Recently, because of some of my reading on how brains work and the nature of consciousness generally, I've come to believe that consciousness in general is kind of like soup. There's a big pot of consciousness percolating somewhere, and every time a living being is born, a ladle of soup gets poured into them, from human babies all the way down to microcelled organisms. Consciousness, anyway, doesn't seem to be a thing we're born with; it's a thing we receive from somewhere. Our brains are even filled with tiny receptive structures called microtubules to do this receiving, at least according to some scientists. When you die, your consciousness, and all its memories and dreams and so on, gets poured back into the soup.

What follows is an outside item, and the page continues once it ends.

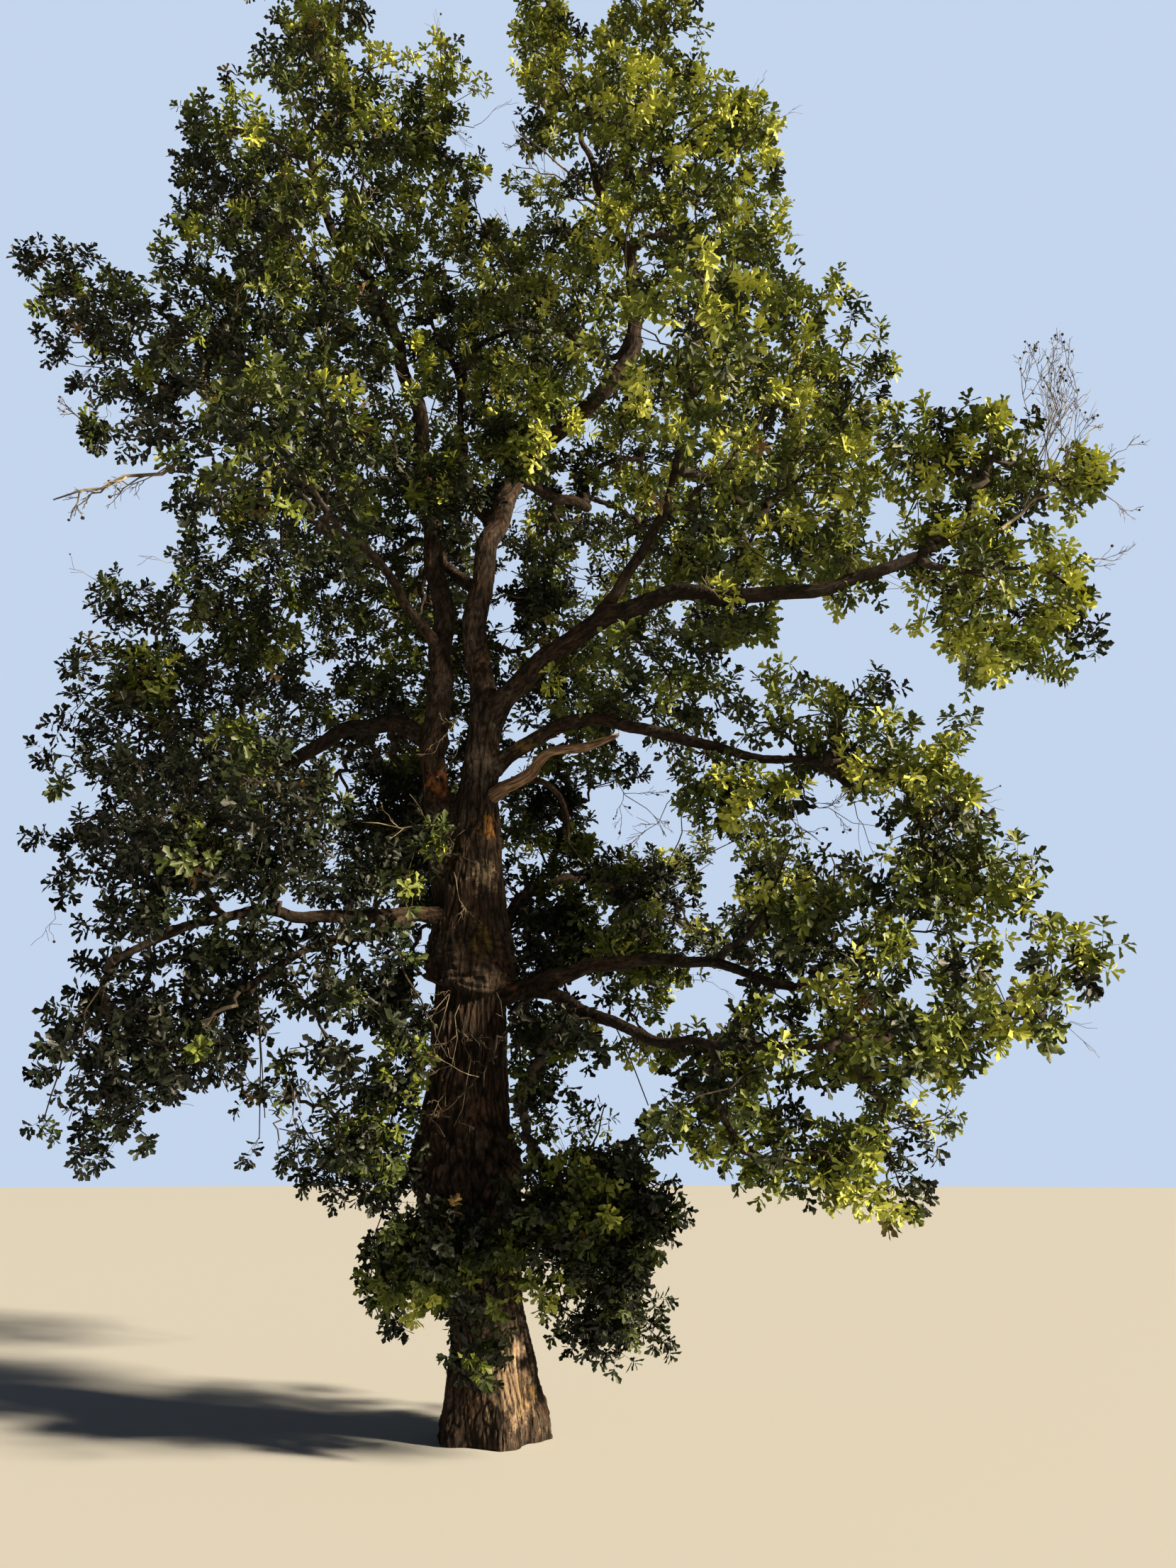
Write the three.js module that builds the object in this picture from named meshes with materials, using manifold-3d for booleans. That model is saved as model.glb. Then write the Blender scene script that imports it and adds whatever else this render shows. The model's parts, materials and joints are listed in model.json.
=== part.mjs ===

This is why I think the Buddhist view of reincarnation can't be right. Firstly, Buddhists are not very convinced that that there's an "I" in each person that's transferred smoothly from one body to the next. In fact, a lot of Buddhists believe that the "I" is an illusion, and when we achieve enlightenment, what we realize is that there is no "I". Just "we." So if we're all "we", what's there to be transferred from one body to the next? Nothing. It's an illusion.
Secondly, back to the soup. A lot of people, especially as young children, have memories of past lives. (I do. You might or might not.) If there's no "I" going from one body to the next, how can people have memories of past lives? Well, if consciousness is soup,
we're all everybody. In fact, we're all every being that has ever been, every being that is and every being that will be, because our consciousness all comes from the soup. Lots of people have claimed that they used to be Napoleon, or some other famous person from the past, in a previous life. If we're all soup,
then they're all right. We have memories from each other, and somebody like Napoleon would necessarily have really vibrant ones (given how many lives he affected, and ended). So a lot of people would remember them. Comparatively fewer would remember being a housewife in the 1400s, a journalist in the 1870s or a crafty trilobite in the Pleistocine. It just wouldn't have been as vibrant, even if you were a darn fine trilobite with sharp black eyes and a penchant for dodging incoming meteorites.
In case you're wondering, I'm gonna keep my past-life stuff to myself, but I will tell you this; I was usually a guy. In fact, I'm not sure I've ever been a woman before, which would explain why I suck at it.
If the idea of a collective memory is giving you the heebie jeebies, though, ponder this:
Who ladles out the soup? Yes, the notion of a higher power of some kind still has room to exist in the Soup Theory of Consciousness. I just don't think it makes sense that we pass fully intact from one living being to the next. I mean, shouldn't something happen in between? Shouldn't there be some learning, or something? Like some sort of space to say, "Okay, I really screwed up there, but I did something pretty good right here." So you might say that being good, in life, means coming up with good things to add to the soup. The more good things you do for other beings, the better your addition to the soup, and then the whole soup will be slightly better, like if you sprinkled in just a little bit of Penzey's 4S Special Seasoning Salt.
But regardless of whether I'm right or wrong about reincarnation, we could all stand to be a little nicer to each other. And in any religion, isn't that the point?